I have been using end fed half wave antennas for the three years that I have been doing SOTA with satisfaction. I can count on 1 finger the only time I used a dipole. I just find it too annoying having to deal with the two legs of the dipole hanging with yet a third leg – the feedline, from the center point. The weight of the feedline can cause a mast to break at its weakest point. Stringing a dipole using a branch of a tree as a center support is also trickier.
With the end fed halfwave antennas (efhw), performance has been very repeatable, at least in my experience, with the true half wave end feds (not the shortened versions that uses coils to shorten the length of the antenna. After all the experience of activating close to 140 summits, I sought for a system that uses the bands I use to activate for SOTA, 60m for short range chasers trying to get completes, 30m and 40m for the intermediate range chasers, and 20m for the long-range chasers (coast to coast or transatlantic).
I could not find a single supplier that provides all these bands in one package and be resonant in all these bands without using a tuner. Not finding one, I made my own system which is as follows:
- A base antenna which is an end fed half wave on 40m
- A link that can be disconnected at the 30m halfwave point which makes it a half wave on 30m
- An extension which lengthens the antenna to make it a half wave on 60m
The base antenna is resonant on 40m, 20m, 15m, 10m, and 6m. Of these 5, I use 40m and 20m for SOTA.

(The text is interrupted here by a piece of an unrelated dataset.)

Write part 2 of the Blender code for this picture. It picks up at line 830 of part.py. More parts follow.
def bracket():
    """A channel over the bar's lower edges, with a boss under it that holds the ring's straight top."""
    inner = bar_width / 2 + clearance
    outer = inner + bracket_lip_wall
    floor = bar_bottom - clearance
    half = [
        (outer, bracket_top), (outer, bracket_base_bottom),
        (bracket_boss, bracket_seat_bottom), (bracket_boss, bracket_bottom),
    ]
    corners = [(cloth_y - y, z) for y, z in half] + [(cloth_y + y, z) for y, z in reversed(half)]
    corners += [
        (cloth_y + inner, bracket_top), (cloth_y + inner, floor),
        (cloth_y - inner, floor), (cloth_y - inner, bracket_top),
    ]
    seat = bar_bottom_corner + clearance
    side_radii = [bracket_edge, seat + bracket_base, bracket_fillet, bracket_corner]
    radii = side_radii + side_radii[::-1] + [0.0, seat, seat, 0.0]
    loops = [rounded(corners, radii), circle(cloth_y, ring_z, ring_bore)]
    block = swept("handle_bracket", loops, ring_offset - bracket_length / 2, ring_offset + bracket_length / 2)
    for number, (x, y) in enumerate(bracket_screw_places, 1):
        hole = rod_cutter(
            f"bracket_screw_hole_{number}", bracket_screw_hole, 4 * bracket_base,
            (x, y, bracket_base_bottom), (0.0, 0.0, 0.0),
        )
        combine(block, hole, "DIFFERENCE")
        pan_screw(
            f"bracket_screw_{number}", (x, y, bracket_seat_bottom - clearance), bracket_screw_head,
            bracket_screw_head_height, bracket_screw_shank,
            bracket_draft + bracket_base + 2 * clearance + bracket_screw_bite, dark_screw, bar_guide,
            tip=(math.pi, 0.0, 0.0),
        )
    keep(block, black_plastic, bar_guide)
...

The overall length of the antenna is about 76 feet or so – 10 feet longer than the 40m halfwave. The extension for 60m is made shorter by a 30 microHenry coil. For 60m it is very much acting like a low dipole with the apex at 20 feet. For 30m, it acs more like a sloper with the link near the apex. For 20m and 40m it is an inverted V, a half wave radiation pattern on 40m and two half waves on 20m.

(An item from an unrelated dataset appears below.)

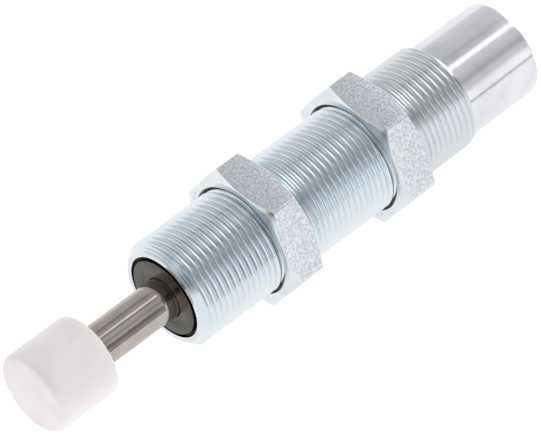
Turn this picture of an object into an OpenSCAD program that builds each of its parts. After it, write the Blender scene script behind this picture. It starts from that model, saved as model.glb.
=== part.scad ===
// Small threaded industrial shock absorber: a threaded housing with two lock nuts,
// a sprung piston rod with a plastic buffer cap, and the hydraulic parts inside.
// The axis is X. The origin is on the axis in the front rim of the housing, and +X
// points out of the housing to the buffer cap. Inside, places are given as a depth
// behind the front rim. One flat of each nut faces down and one faces up (+Z).

/* [Housing] */
// Outside diameter of the mounting thread
thread_d = 16; // [15.5:0.1:18]
// Pitch of the mounting thread
thread_pitch = 1; // [0.75:0.25:1.5]
// Radial depth of the thread grooves
thread_depth = 0.6; // [0.3:0.05:0.6]
// Width of the flat at the bottom of a thread groove
thread_root = 0.12; // [0.05:0.01:0.12]
// Depth behind the front rim where the thread ends
thread_end = 50.5; // [46:0.5:56]
// Overall length of the housing
housing_len = 63.8; // [62:0.2:70]
// Radial step from the thread down to the smooth tail
tail_step = 0.75; // [0.6:0.05:0.9]
// Lead-in chamfer at the front of the thread
front_chamfer = 1; // [0.4:0.1:1.2]
// Chamfer on the rear edge of the tail
tail_chamfer = 0.4; // [0.1:0.1:0.8]
// Wall between the thread grooves and the main bore
thread_wall = 1.1; // [0.9:0.05:1.2]
// Thickness of the closed rear end
end_wall = 5; // [4.5:0.1:5.5]
// Radial slip clearance of the parts that sit in a bore or on a spigot
slip = 0.05; // [0.02:0.01:0.08]

/* [Lock nuts] */
// Wall of a nut between its thread and its flats
nut_wall = 1.5; // [1.2:0.1:4]
// Thickness of one nut
nut_h = 5.5; // [5:0.5:8]
// Distance of the corner chamfers' circle inside the flats
nut_face_inset = 0.2; // [0.05:0.05:0.4]
// Angle of the corner chamfers
nut_chamfer_angle = 26; // [15:1:35]
// Width of the end faces between countersink and corner chamfers
nut_face_ring = 0.9; // [0.3:0.05:1]
// Depth from the front rim to the front nut
front_nut_depth = 14.1; // [11:0.1:15]
// Clear distance between the two nuts
nut_gap = 15.5; // [13:0.5:20]
// Radial running clearance between nut and thread
nut_run = 0.05; // [0.02:0.01:0.1]

/* [Rod and buffer] */
// Diameter of the piston rod
rod_d = 6; // [5:0.1:6.2]
// Free length of rod between the front rim and the buffer cap
rod_free = 13.6; // [13:0.1:18]
// Working stroke
stroke = 12; // [8:0.5:12]
// Diameter of the buffer cap
cap_d = 12; // [10:0.5:14]
// Length of the buffer cap
cap_len = 10.2; // [9:0.1:14]
// Length of rod held in the buffer cap
cap_grip = 6.5; // [4:0.5:7.5]
// Rounding of the buffer cap's back edge
cap_back_round = 0.6; // [0.2:0.1:1]
// Rounding of the buffer cap's striking edge
cap_front_round = 0.8; // [0.2:0.1:1.2]
// Radial running clearance of the rod and the piston
run = 0.03; // [0.02:0.01:0.06]

/* [Front cover and seals] */
// Radial width of the gap round the cover's raised middle
cover_gap = 0.55; // [0.4:0.05:0.8]
// Height by which the cover stands out of the rim
cover_proud = 0.1; // [0:0.05:0.4]
// Thickness of the cover's flange
cover_flange = 1.2; // [0.8:0.1:1.6]
// Radial clearance of the rod in the cover
cover_run = 0.08; // [0.05:0.01:0.1]
// Setback of the retaining ring behind the front rim
ring_setback = 0.5; // [0.4:0.1:0.8]
// Thickness of the retaining ring
ring_t = 0.7; // [0.5:0.1:0.9]
// Depth of the ring groove in the bore
ring_groove = 0.35; // [0.2:0.05:0.35]
// Angle of the gap in the retaining ring
ring_gap_angle = 24; // [10:1:40]
// Place of that gap round the axis, counted from the top
ring_gap_turn = 150; // [0:5:355]
// Length of the wiper ring
wiper_len = 2; // [1.5:0.1:2.4]
// Length of the rod seal
seal_len = 3; // [2.5:0.1:3.4]
// Width of the groove behind the rod seal's lip
seal_groove = 0.7; // [0.4:0.1:0.9]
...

The coil in the extension does not appear to hamper performance much. I was still able to do a 600 mile summit to summit QSO with WB2FUV who was in the Catskill Mountains in NY and I was in on the Appalachian Trail on the summit of High Rock W4T/SU-024.
Here is a picture of the entire antenna system which uses an integrated transformer and winder. The transformer box has a single FT140-43 ferrite core wound with 14 turns secondary and 2 turns primary for a turns ratio of 7. The impedance transformation goes as the square of the turns ratio – hence an impedance transformation of 49:1 from 2450 ohms to 50 ohms. The power handling capability is 60W SSB, 38W CW according to the paper written by K1RF. I have not had any issues running it at 80W chasing activators from my home but I only run it at 5W when activating. There is a lug for an optional minimum 1/20 wavelength (on the lowest band) counterpoise.
With extension for 60m I measured an impedance at the feedline of 39 ohms for an SWR of 1.2. The 2:1 SWR band width is >200 kHz and more than broad enough for the narrow allocation of channels used on 60m. This is shown by the image below:
The usability on the other bands can be made without using a tuner. On 40m the bandwidth is quite broad with an SWR of 1.3 on the low end at 7000 kHz rising to about 1.7 on the upper end. I have constructed 30 of these and these values are reproducible. The worst I saw on 7.30 MHz was an SWR of 2:0
40m SWR Sweep
On 20m and 15m, it is very broad-banded with the 2:1 bandwidth in excess of 350 kHz on 20m and greater than 500 kHz on 15m.
The other highly used band is 30m which if tuned properly is literally flat across the tiny 50 Hz allocation of the 30m band. 10m has an acceptable SWR between 28 and 29 MHz and usually rises to about 2.3:1 to 2.7:1 SWR above 29 MHz.
In one neat and tiny package (less than 9.5 inches length) and less than ¾ of a pound – I have an antenna system that fulfills my needs for SOTA activation. I typically deploy as an inverted vee. Inside the box is the transformer with two 220 pF high voltage capacitors in series across the primary.